→ **Given instruction**
Reproduce the first line and every line after it, exactly, through the one containing "and tail gap.". Leave out the rest.

◆ ◆ ◆ ◆

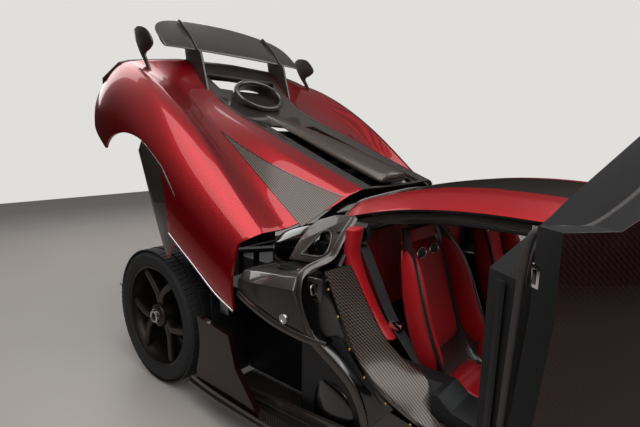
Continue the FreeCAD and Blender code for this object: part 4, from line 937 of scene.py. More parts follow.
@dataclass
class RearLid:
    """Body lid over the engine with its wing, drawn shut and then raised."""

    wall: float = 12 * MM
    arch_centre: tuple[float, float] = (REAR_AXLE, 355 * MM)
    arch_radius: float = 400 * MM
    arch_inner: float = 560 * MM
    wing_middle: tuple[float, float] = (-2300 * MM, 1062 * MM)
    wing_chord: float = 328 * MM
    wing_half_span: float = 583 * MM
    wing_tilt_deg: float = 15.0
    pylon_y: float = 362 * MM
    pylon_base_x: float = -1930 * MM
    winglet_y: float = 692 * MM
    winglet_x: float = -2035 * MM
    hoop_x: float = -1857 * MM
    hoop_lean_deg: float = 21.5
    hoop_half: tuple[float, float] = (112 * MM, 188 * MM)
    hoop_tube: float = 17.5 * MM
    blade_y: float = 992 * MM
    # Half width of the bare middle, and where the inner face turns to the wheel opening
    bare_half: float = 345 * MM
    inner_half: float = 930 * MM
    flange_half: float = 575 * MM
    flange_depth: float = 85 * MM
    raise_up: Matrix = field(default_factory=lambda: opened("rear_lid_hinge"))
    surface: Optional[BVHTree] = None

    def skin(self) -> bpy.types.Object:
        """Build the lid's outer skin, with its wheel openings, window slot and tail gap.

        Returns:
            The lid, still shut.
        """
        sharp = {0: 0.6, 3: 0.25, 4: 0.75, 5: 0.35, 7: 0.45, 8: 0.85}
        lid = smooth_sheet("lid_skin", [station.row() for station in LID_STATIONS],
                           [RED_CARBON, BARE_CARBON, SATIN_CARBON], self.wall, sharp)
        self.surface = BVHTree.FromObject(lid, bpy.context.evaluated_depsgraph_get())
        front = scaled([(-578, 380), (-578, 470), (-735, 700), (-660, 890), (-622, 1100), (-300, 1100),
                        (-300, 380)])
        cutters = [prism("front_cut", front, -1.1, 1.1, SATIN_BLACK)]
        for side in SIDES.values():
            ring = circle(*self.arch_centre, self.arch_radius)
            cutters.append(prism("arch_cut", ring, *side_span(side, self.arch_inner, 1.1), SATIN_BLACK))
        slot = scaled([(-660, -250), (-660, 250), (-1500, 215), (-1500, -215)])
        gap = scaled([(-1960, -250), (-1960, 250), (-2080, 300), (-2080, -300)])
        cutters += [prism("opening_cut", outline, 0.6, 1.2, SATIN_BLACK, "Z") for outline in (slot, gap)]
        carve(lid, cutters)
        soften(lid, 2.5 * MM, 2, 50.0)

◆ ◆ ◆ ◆

→ **Output of the task**
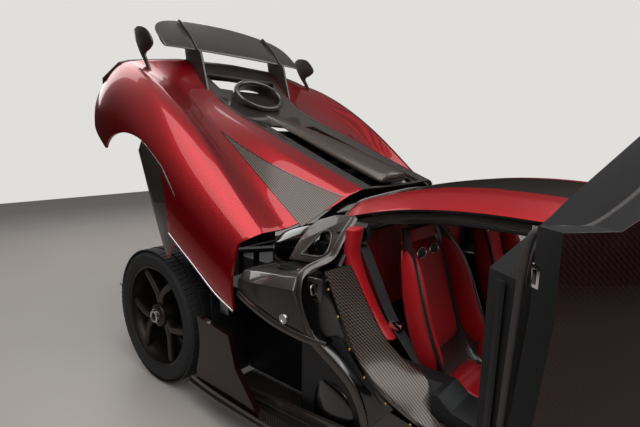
Continue the FreeCAD and Blender code for this object: part 4, from line 937 of scene.py. More parts follow.
@dataclass
class RearLid:
    """Body lid over the engine with its wing, drawn shut and then raised."""

    wall: float = 12 * MM
    arch_centre: tuple[float, float] = (REAR_AXLE, 355 * MM)
    arch_radius: float = 400 * MM
    arch_inner: float = 560 * MM
    wing_middle: tuple[float, float] = (-2300 * MM, 1062 * MM)
    wing_chord: float = 328 * MM
    wing_half_span: float = 583 * MM
    wing_tilt_deg: float = 15.0
    pylon_y: float = 362 * MM
    pylon_base_x: float = -1930 * MM
    winglet_y: float = 692 * MM
    winglet_x: float = -2035 * MM
    hoop_x: float = -1857 * MM
    hoop_lean_deg: float = 21.5
    hoop_half: tuple[float, float] = (112 * MM, 188 * MM)
    hoop_tube: float = 17.5 * MM
    blade_y: float = 992 * MM
    # Half width of the bare middle, and where the inner face turns to the wheel opening
    bare_half: float = 345 * MM
    inner_half: float = 930 * MM
    flange_half: float = 575 * MM
    flange_depth: float = 85 * MM
    raise_up: Matrix = field(default_factory=lambda: opened("rear_lid_hinge"))
    surface: Optional[BVHTree] = None

    def skin(self) -> bpy.types.Object:
        """Build the lid's outer skin, with its wheel openings, window slot and tail gap.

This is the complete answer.